The James Cameron interview: Part 1...the final frontier
Above: James Cameron on the set of Sanctum

James Cameron wants to make a film on another planet.

To fans of the legendary Hollywood filmmaker that might not seem so usual considering the alternate worlds he has created in films such as Aliens, Terminator and, most recently, Avatar. Yet this is not a fictional planet he has created, Cameron is talking about the red planet; Mars.
``We will literally be shooting the first movie on another planet,'' he says.
``It might be a very short movie, it might only be a minute long, but we will be shooting something.''

Three years ago the Canadian was sought out by NASA to invent a camera to record the discoveries of the NASA Mars rover which is scheduled to be launched in 2011. The rover will perform the first-ever precision landing on Mars and relay its findings back to the Mars Science Laboratory (MSL) to determine the planet's habitability. Like one of his science-fiction fantasies brought to life, Cameron is on the NASA Advisory Council and a co-investigator on the team that will be the ``eyes of the Mars Science Laboratory.''

In a gross understatement, he sums up his involvement on what is one of the most important space missions for humankind as being ``involved in space stuff.''
``I'm on that team because they looked around and went `who knows motion-imaging in 3D? Oh, that guy,'' he says.
``There's a rover that will operate on the surface for years and make many, many important scientific discovers.
``We're building a stereoscopic motion camera to capture that.''

Few people in the world understand stereoscopic imaging, the technology used to create 3D, better than Cameron.

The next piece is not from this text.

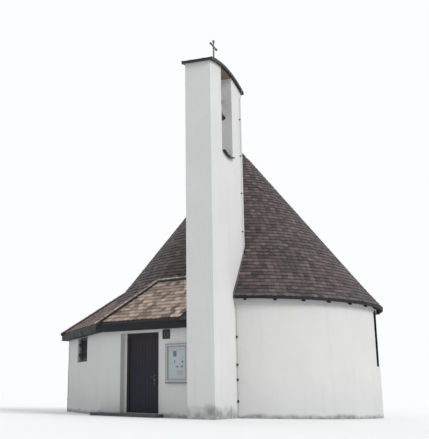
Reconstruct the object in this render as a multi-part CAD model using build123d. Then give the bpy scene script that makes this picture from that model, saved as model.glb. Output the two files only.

To bring Avatar and the world of Pandora to life, Cameron had to wait 12-years until the technology necessary was created. In the down time he invented the Cameron-Pace Fusion camera system that has revolutionised the way 3D can be filmed and is touted as the invention to bring 3D technology to the masses in the same way colour has altered the viewing experience.
``It's all happening at an exhilarated rate,'' he says.
``If you look at the history of colour it took a long time for colour to become the rule, first it was exception.
``It became the rule in movies only when the colour television set was introduced and it took another medium to shift cinema medium decisively towards colour.
``The number of (3D cinema) screens worldwide is probably going to double by in the next year.
``That's now going through a fairly seismic adjustment...and I think you'll see sports coming into the home in 3D within a year.
``Then that will allow us to have laptops, small portable devices, iPhones all in 3D as well. ``That's where it can make a significant difference.''

Above: (L-R) Sanctum director Alister Grierson, James Cameron and Andrew Wight

His technology is being utilised in the filming of 3D underwater action film Sanctum, on which Cameron serves as executive producer. On the Gold Coast recently to visit the set at Village Roadshow Studios, Cameron's next project is an extension of his deep sea expeditions conducted with Australian filmmaker and explorer Andrew Wight. After filming Titanic, the pair made landmark 3D underwater documentaries Ghosts of the Abyss and Aliens of the Deep which honed Cameron's 3D cameras and technology and allowed them to plan a big-screen adaptation of Wight's cave diving adventures in Sanctum.

From the undiscovered depths of the ocean to the endless void of space, Cameron is the infinite explorer and says his curiosity about the universe stems from his childhood.
``Since I was kid I was very curious about the world,'' he says.
``The projects that I'm attracted to, especially lately, are ones where I can learn.
``Let's say from Titanic on and all the expedition films, even Avatar, where we were in very unknown terrain...in how to execute the film, in terms of exploration and how to do CG characters.